The Toolkit for Learning and Teaching page "Feedback" offers more information and support and examples of good practice from several departments as well as links to many resources on this topic.

QAA guidance

Indicator 9 of the QAA's Quality Code, Chapter B6 "Assessment of Students and the Recognition of Prior Learning" states:

"Institutions [should] provide appropriate and timely feedback to students on assessed work in a way that promotes learning and facilitates improvement but does not increase the burden of assessment.
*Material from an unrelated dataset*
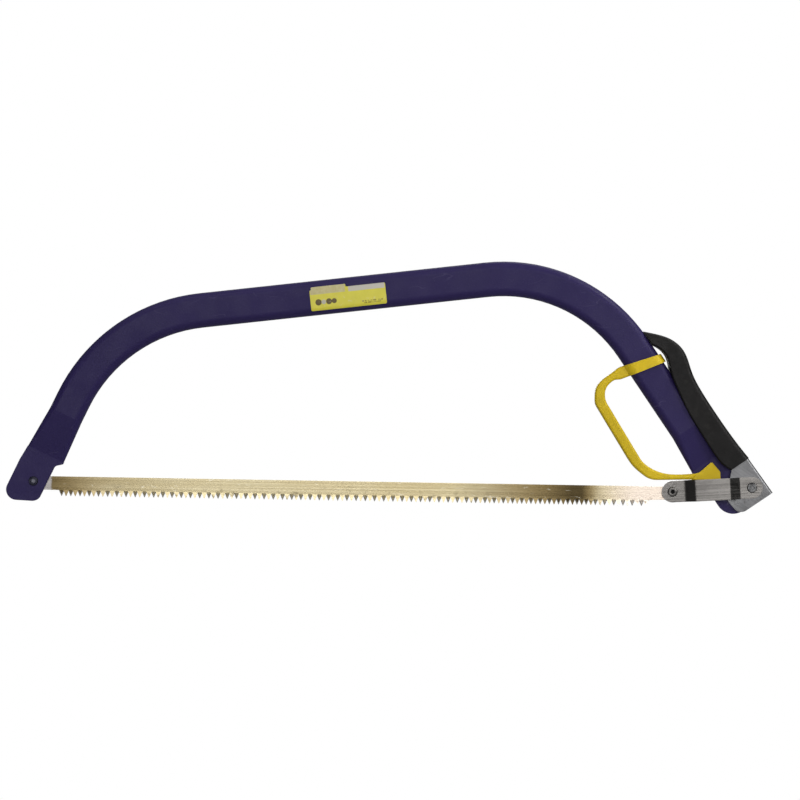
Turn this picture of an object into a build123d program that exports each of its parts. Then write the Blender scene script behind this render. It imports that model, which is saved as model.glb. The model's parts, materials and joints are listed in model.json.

In meeting the needs of students for feedback on their progression and attainment, it can be helpful to consider:

  • the desirability of providing feedback at an appropriate time in the learning process (see above paragraphs), and as soon as possible after the student has completed the assessment task;
  • specifying the nature and extent of feedback that students can expect and whether this is to be accompanied by the return of assessed work. It is important to consider the particular needs of students studying part-time and/or remotely;
  • the effective use of comments on returned work, including relating feedback to intended learning outcomes and assessment criteria, in order to help students identify areas for improvement as well as commending them for achievement;
  • the role of oral feedback, either on a group or individual basis, as a means of supplementing or replacing written feedback;
  • providing guidance about the point in the module or programme where it is no longer appropriate for a member of staff to continue providing feedback to a student on his/her work. This is normally when a student is approaching a summative assessment, such as submission of a dissertation, or handing in a coursework assignment."